我们讨论着吸烟的危害,尤其是对容颜的威胁。在座的几位女性都笑了。一个女老板说,“我无所谓了,素面朝天。但烟不抽就像失恋。”她打开印有金色X的烟盒,抽出一支烟嘴橙红的烟,指甲血红,大拇指翘着,就像举起一把手枪。
身为女人,我承认女性鉴定香烟优劣的功夫,比起区别香水来就差得很远。她们大多从牌子以及价格上确定香烟的归属。
男人们对香烟的判定很直接,闻闻就明白了。由于目前以貌取人是一大流行趋势,人们根本没有耐心,总是一眼定乾坤,使得很多烟民咬牙改朝换代,购买高档香烟,以维持自己的体面。我想,凡是抽烟者,非常明白香烟的优劣跟一个人品位的联系。尽管这两者实在是两码事。
在茶坊或者酒廊,很多人都把烟连同打火机摆在桌子上,犹如一场比赛。很容易发现,凡是一男一女同坐的,桌子上的香烟都是牌子货,这是男人苦心经营的结果,他绝对不能让女人看不起,更不能容忍别人当着女人的面,看出自己囊中羞涩。他们从烟盒抽出烟,反复把玩,在桌子上夯个十几下,“叭”地掐燃芝宝打火机,然后把烟盒很响亮地往桌子上一扔,潇洒极了,酷毙了,女人在缭绕的烟雾中闪露欣赏的目光……这就是男人的尊严!
记得鲁迅先生在外面抽烟时就从不把烟盒掏出来,而是伸手入怀进行“暗中操作”,摸索良久,才掏出一支有些发皱的卷烟来,缓慢地点燃。从来没有人看清楚过他老人家抽的什么烟,先生收入丰裕,估计不是经济上的原因,怕别人发觉自己的劣质烟。在外面,他从不向人递烟,也不接别人的敬烟,这显示出他脱俗的性格。

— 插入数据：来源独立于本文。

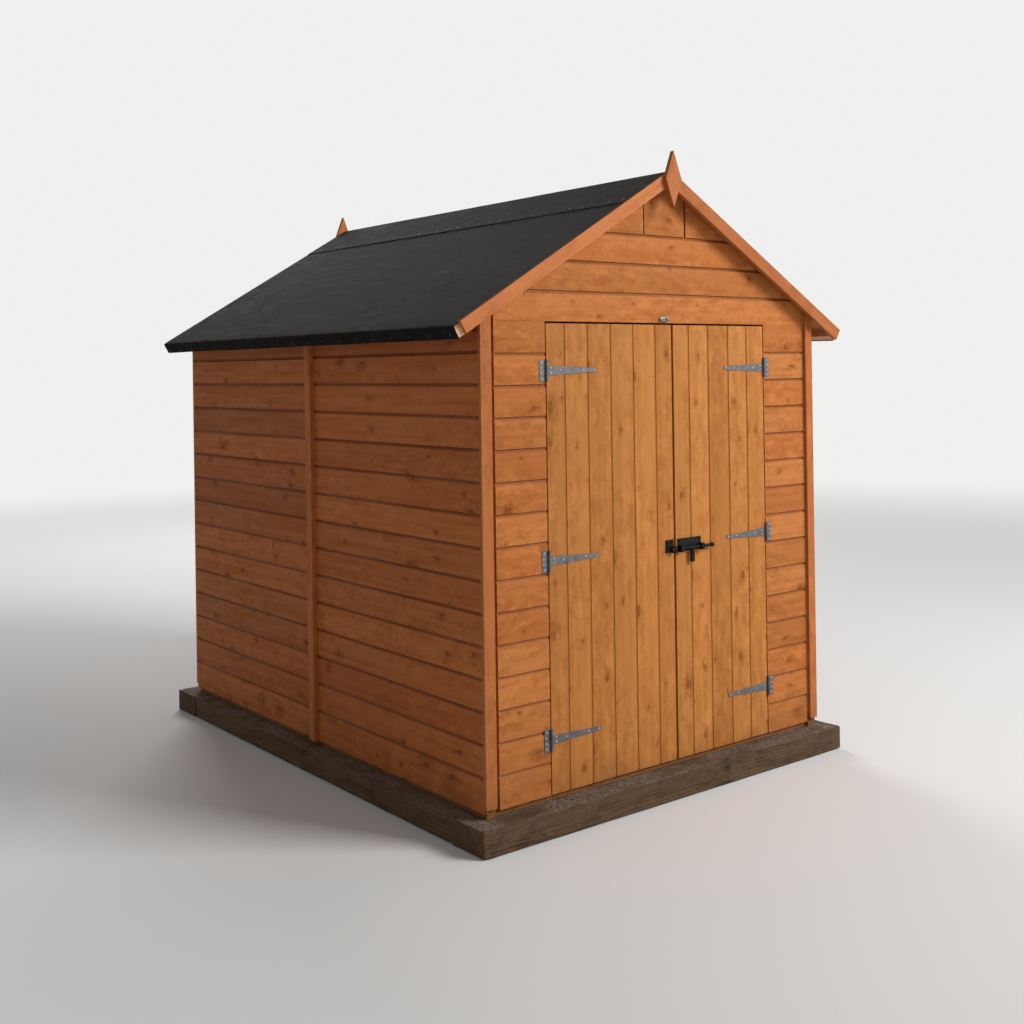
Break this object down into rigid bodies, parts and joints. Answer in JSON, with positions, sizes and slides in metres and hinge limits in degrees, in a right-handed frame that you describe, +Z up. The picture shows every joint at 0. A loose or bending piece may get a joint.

现在,那种从不把烟盒拿出来的人,却肯定是经济窘迫所致。女人们都明白个中的微妙,就会动起节俭的脑筋,要不就把好烟带在身上出门时抽,劣等烟就在家里个人享用?想到这些,就会有隐隐的不快,并为自己的未来担忧。
随着女人经济能力的独立,香烟的行销策略和流行文化,令很多女人情不自禁点燃一根烟,靠吞云吐雾来建立酷酷的形象。当然,她们不再是香烟道具,作为想象、情感的二传手,香烟让她们实现了“一苇东渡”的摆渡。
对许多女人而言,抽烟是一种自我解放的实践。刚开始接触女性主义观念时,一些女人说得头头是道,自己却经常陷入一种悖论。我的重点并不在讨论某些女性主义者所具有的伪善性格,我要说的是,她们不是天生的,也同样必须历经从父权的压迫下挣脱而出的历练。很多艺术女性十分在意别人对自己身体的眼光,因为,这样的回头率与关注度实际上暗示了自己的品位。给女人一个自我解放及挑战的起点吧,这些起点,可以是抽烟、喝酒、吃槟榔、不穿内衣,这不是向麦当娜看齐,而是通过香烟在挑战男人特权。
细长的烟身就像美女的纤纤玉指,可以想象在修长的手指中间夹着一支这样的烟,展示红唇对醇的回忆,感受袅娜的烟雾,应该是怎样一种忧郁呢?!